Alexis Sánchez se integró a la selección nacional para el partido amistoso jugado el jueves ante Argentina. Y en la conferencia de prensa previa, junto con señalar que no llegaba para “hacer gestos” ni menos para “mediar” en el conflicto que sostienen Bravo y Vidal (y no tendría por qué hacerlo, habría que agregar), dijo que ya no sabía qué récord le faltaba cumplir en la Roja. Lo recalcó como para acallar de una buena vez a los que él sentía que lo han criticado por sus últimas actuaciones en el combinado nacional (con la excepción de los primeros dos encuentros en la Copa América pasada, en realidad, se le ha juzgado con dureza).
Sánchez, de verdad, tiene razón. No solo es el máximo anotador en la historia sino que también el de mayor presencia, el que ha ganado más partidos y el mejor asistidor. Y seguramente esos números seguirán creciendo considerando que le queda un buen rato como seleccionado nacional.

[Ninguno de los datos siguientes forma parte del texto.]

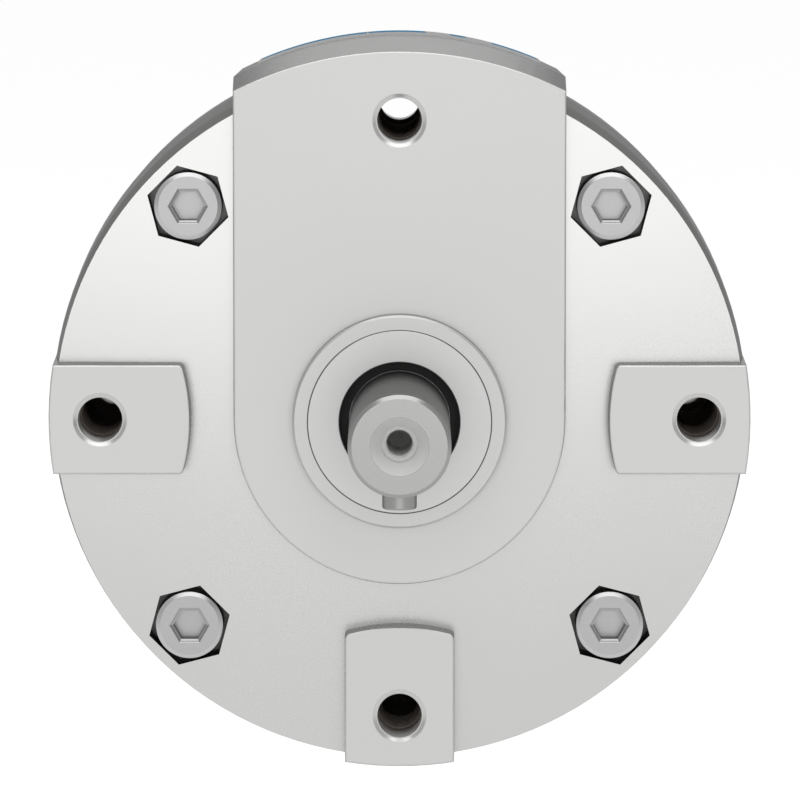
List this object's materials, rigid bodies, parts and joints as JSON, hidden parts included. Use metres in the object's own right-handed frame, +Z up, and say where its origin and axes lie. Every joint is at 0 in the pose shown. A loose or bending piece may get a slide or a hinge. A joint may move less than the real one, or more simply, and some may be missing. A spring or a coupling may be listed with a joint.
{
  "type": "pneumatic rotary actuator",
  "caption": "Flange-mounted vane rotary actuator with a round cast body, a tall port block, mounting pads and a keyed output shaft.",
  "frame": {"origin": "centre of the mounting hole circle on the front pad faces, on the shaft's axis", "axes": "+X to the right as the picture shows it, +Y back along the shaft into the body, +Z up towards the tall port block"},
  "size_m": [0.1058, 0.095, 0.1086],
  "materials": {
    "casting": "fine matt die cast",
    "steel": "ground",
    "plated_steel": "bright zinc plated",
    "key_steel": "cold drawn",
    "bearing_steel": "polished",
    "machined_aluminium": "fine turned",
    "black_rubber": "matt",
    "amber_cushion": "satin polyurethane",
    "cage_plastic": "moulded nylon",
    "blue_film": "semi-gloss printed film"
  },
  "bodies": {
    "housing": {"front_housing": "casting", "rear_housing": "casting", "front_cover": "machined_aluminium", "rear_cap": "machined_aluminium", "front_bearing_outer_ring": "bearing_steel", "rear_bearing_outer_ring": "bearing_steel", "front_shaft_seal": "black_rubber", "rear_shaft_seal": "black_rubber", "dust_seal": "black_rubber", "joint_seal": "black_rubber", "housing_screws": "plated_steel", "housing_nuts": "plated_steel", "locating_pins": "steel", "fixed_stop": "machined_aluminium", "stop_seal": "black_rubber", "stop_cushions": "amber_cushion", "stop_pins": "steel", "label": "blue_film"},
    "rotor": {"output_shaft": "steel", "feather_key": "key_steel", "rotor_key": "key_steel", "rotor_vane": "machined_aluminium", "vane_seal": "black_rubber", "front_bearing_inner_ring": "bearing_steel", "rear_bearing_inner_ring": "bearing_steel", "retaining_ring": "steel"},
    "front_ball_set": {"front_bearing_balls": "bearing_steel", "front_bearing_cage": "cage_plastic"},
    "rear_ball_set": {"rear_bearing_balls": "bearing_steel", "rear_bearing_cage": "cage_plastic"}
  },
  "joints": [
    {"name": "shaft_turn", "type": "hinge", "parent": "housing", "child": "rotor", "pos_m": [0, 0, 0], "axis": [0, 1, 0], "range_deg": [-135, 135]},
    {"name": "front_balls_turn", "type": "hinge", "parent": "housing", "child": "front_ball_set", "pos_m": [0, 0.0045, 0], "axis": [0, 1, 0], "range_deg": [-56, 56]},
    {"name": "rear_balls_turn", "type": "hinge", "parent": "housing", "child": "rear_ball_set", "pos_m": [0, 0.0535, 0], "axis": [0, 1, 0], "range_deg": [-56, 56]}
  ],
  "couplings": [
    {"joint": "front_balls_turn", "follows": "shaft_turn", "ratio": 0.4079},
    {"joint": "rear_balls_turn", "follows": "shaft_turn", "ratio": 0.4079}
  ]
}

Pero no, eso de las marcas, de los objetivos cuantitativos personales, no es lo que les preocupa a los medios ni menos a los hinchas. Lo que a todos les inquieta —y de ahí tanta insistencia en preguntarle cómo se siente— es si Sánchez volverá a ser la gran figura que siempre fue o si, por el contrario, estaría bueno empezarse a hacerse la idea de que el Niño Maravilla, el cabro chico bueno para la pelota, ya es solo un recuerdo y que de ahora en adelante hay que pensar, más que en su renacimiento, en su mutación hacia otro estadio en su carrera.
Sí, los récords que quedan por batir no son la exigencia ni la obsesión de quienes nos declaramos seguidores de su inmensa capacidad técnica, de su calidad innata, de sus siempre mágicas cachañas ensayadas en las canchas de tierra de Tocopilla. Lo que uno aspira, desde la galería de sus fans, es volver a verlo contento vistiendo la Roja, encendido, pidiendo a gritos la pelota, con ganas de inventar una jugada que no está en los libros para que remate, convierta y se saque la camiseta celebrando como el niño que sigue siendo.
Pero lo que desespera es que parece que esa imagen se fue, ya no está y no volverá. Que se desintegró. Al menos por un tiempo. Hasta que se acabe o Alexis Sánchez olvide, supere o sea capaz de subliminar “eso” que le ha causado tanto daño y que determinó, entre otras cosas, su salida de uno de los tres mejores equipos del mundo.
Sánchez se reintegró a la Roja de Reinaldo Rueda no solo para llevar la presilla de capitán sino que para resetearse, volver al punto cero. Y si bien él dijo tras el partido ante los argentinos que se sintió bien, que se fue contento por haber estado 90 minutos en la cancha, hay que ser claros, categóricos, sinceros: no fue un partido para su reivindicación. Ufff. Ni siquiera para aquietar las dudas.
Alexis corrió mucho, cumplió a la perfección el ordenamiento táctico impuesto por el entrenador. Incluso por ahí hasta intentó una aceleración como esas que hacía antes.
Pero no gravitó. No hizo un buen tándem con Parot por la izquierda. No estuvo en el grupo de los mejores (ese que encabezó Paulo Díaz). Ni tampoco logró el reencuentro consigo mismo y con los hinchas (como sí lo hizo el mismísimo Claudio Bravo).
No. Alexis Sánchez estuvo pero ni se notó. Y no es que el equipo no jugara para él, ni menos que el DT le “tuviera mala”.
No. Es otra cosa que impide que retorne. Es lo que preocupa.